Yeah, I think you guys do a great job and it's always good to have a model, a role model, like Apple, so I think that's very aspirational. But how you guys run your program is quite interesting and obviously metataurious, for sure.

Speaker 2:

And we want to be innovative. We want to make sure that we have a product for every type of stage, just like they want to have a product that meets everyone's expectations. Right. But innovation is important as well, and evolution is important, and when you look at, you know it was just 13 years ago. We were one brand. Today, look how we've evolved. And I want the team to think differently. I want them to think about how we can be more efficient and more effective and serve our guests better, because also keep in mind I know you know this Mark the needs of today's guests are different than they were five or ten years ago.

Speaker 1:

Yeah, for sure, definitely different.
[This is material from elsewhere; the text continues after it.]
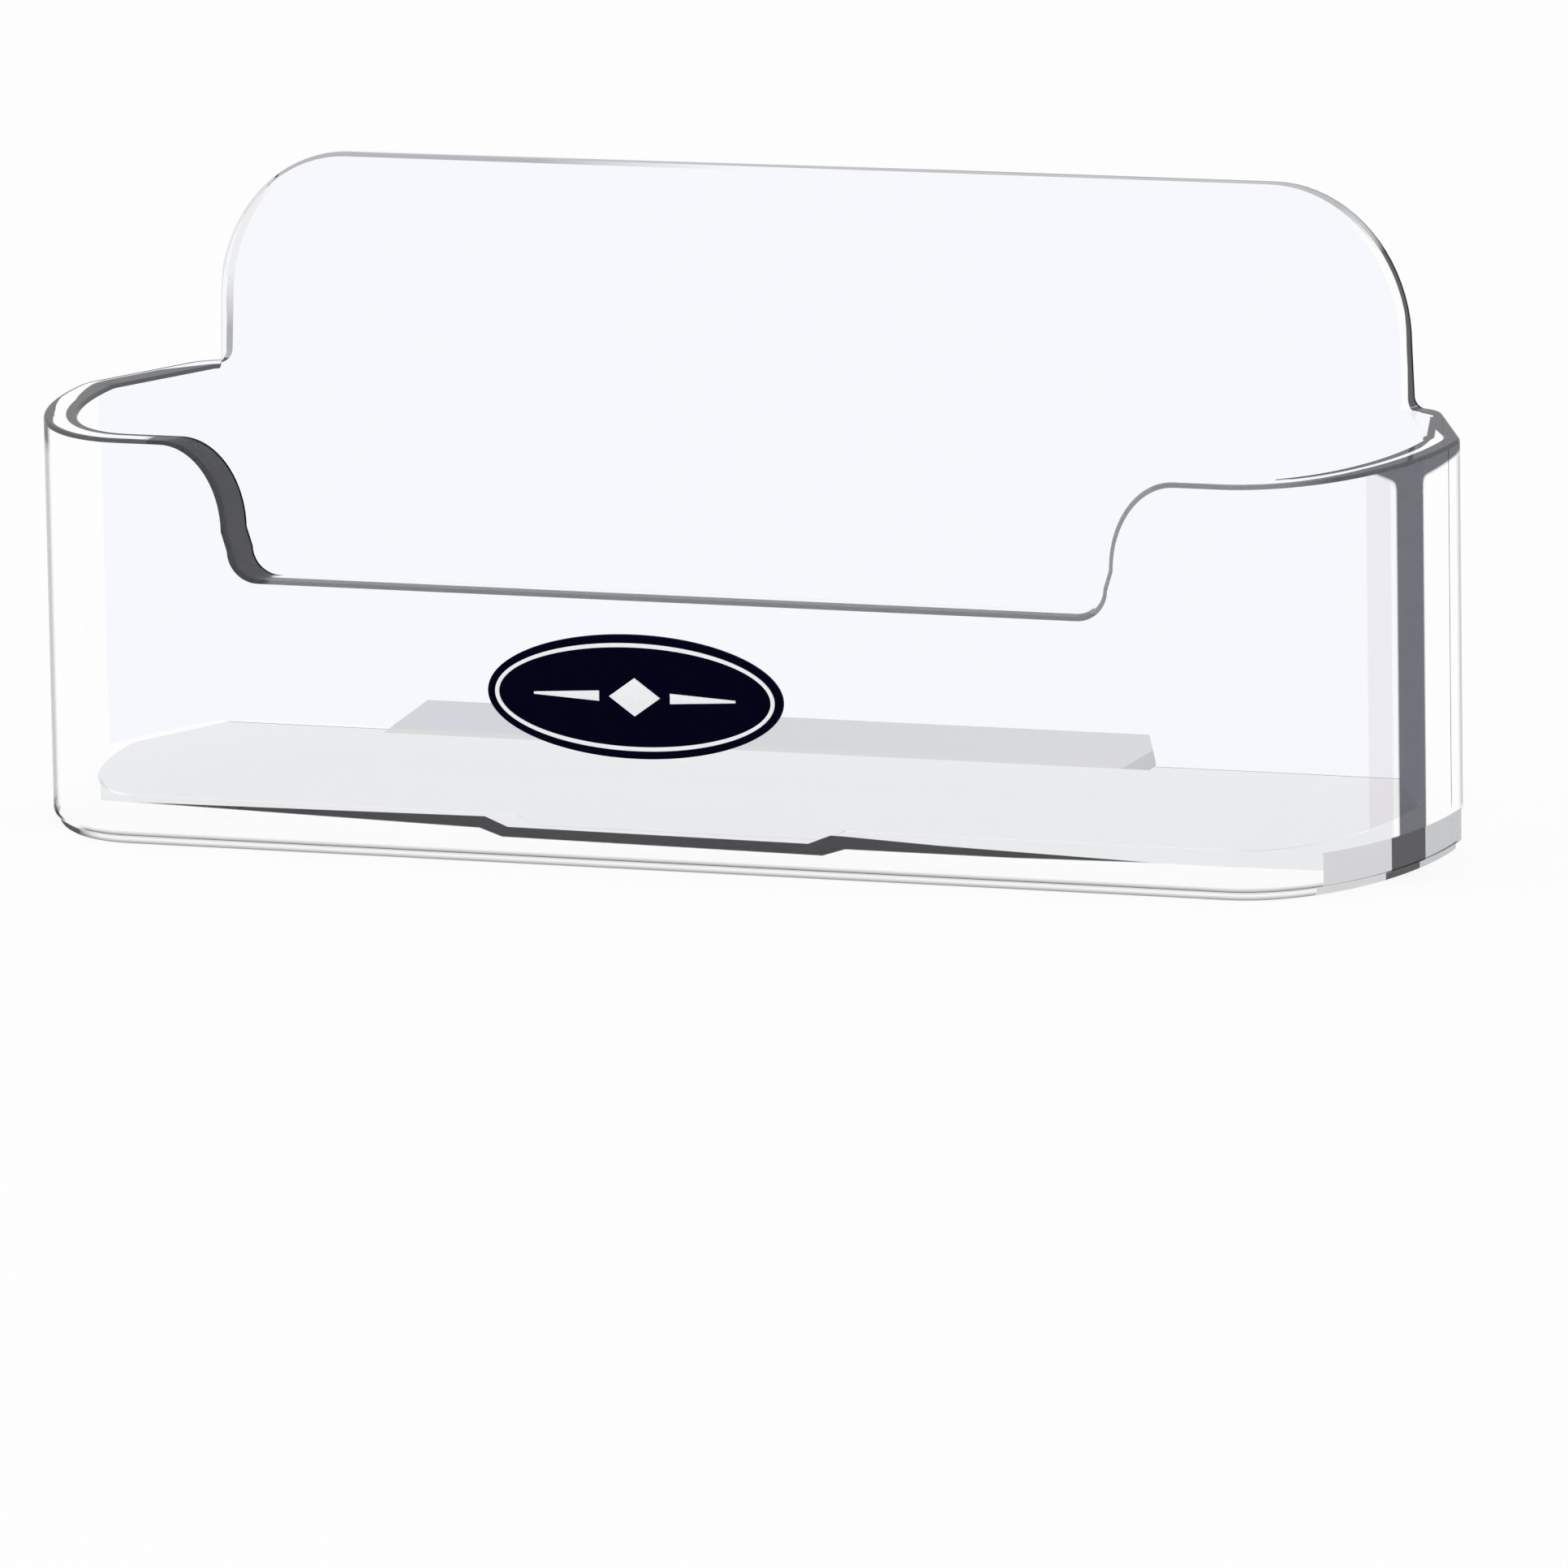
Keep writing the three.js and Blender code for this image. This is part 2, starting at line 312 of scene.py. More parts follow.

And the last question kind of wrap this up you know what can loyalty 360 do to help you and your team and your customer loyalty journey?

Speaker 2:

You can help us tell our story of how we have evolved. Most of the time when I talk to people, they don't realize how we've changed and how we'll continue to change and evolve and how important we think brand loyalty is and we're going to build it by exceeding their expectations and making sure that they know that we care about them. If you can help us educate your I think, loyal listeners and readers right, you build loyalty, just like we tried to right Mark.

Speaker 1:

Yes, sir.

Speaker 2:

So I want to leverage your loyal base and hopefully you can speak to ours and make sure they recognize how important they are to us.

Speaker 1:

Yeah, I would love to do that as well. I think you have a great story and obviously I would love to have you maybe even keynote a conference coming up. I think you know we have kind of the vanguard of the industry from the Alta's, sephora's, others, but being able to tell your story I think it would be quite compelling. It could help even magnify that voice out to the people who are passionate about this industry.

Speaker 2:

I think it's a great industry when you think about I mean, I came from a manufacturing industry. Right was general council of a company to manufacture a product. What I love about our industry is I'll ask you a question what's our industry's job? What do we do? I said we have rooms. I understand we have inventory, but what's our job? Our job is to make people happy when they travel. You know our vision statement is to inspire travel through unique experiences and I believe that to be true. Everyone of our hotels are unique. Every team at our 4500 hotels are unique. If they can inspire people to travel, I want them to inspire people to travel as loyal, best Western guests.

Speaker 1:

Absolutely.

Speaker 2:

Right, that's what it's all about and that's what I love about our industry is that it's almost. I want people to be excited about travel and excited to travel and be inspired by travel and stay at best Westerns.

Speaker 1:

Well, I definitely think travel has that emotive appeal and how you guys kind of reach out, engage your audience and the diversity of the brand portfolio is very impactful and I think you guys do a great job of driving customer loyalty and in deeper emotional loyalty. So it's always great to hear from you and your brand.

Speaker 2:

Thanks for absolutely.

Speaker 1:

Thank you for taking the time to listen. Make sure everyone else join us back for another edition of our leaders and customer loyalty series soon and have a wonderful day. Thank you, thanks, thank you.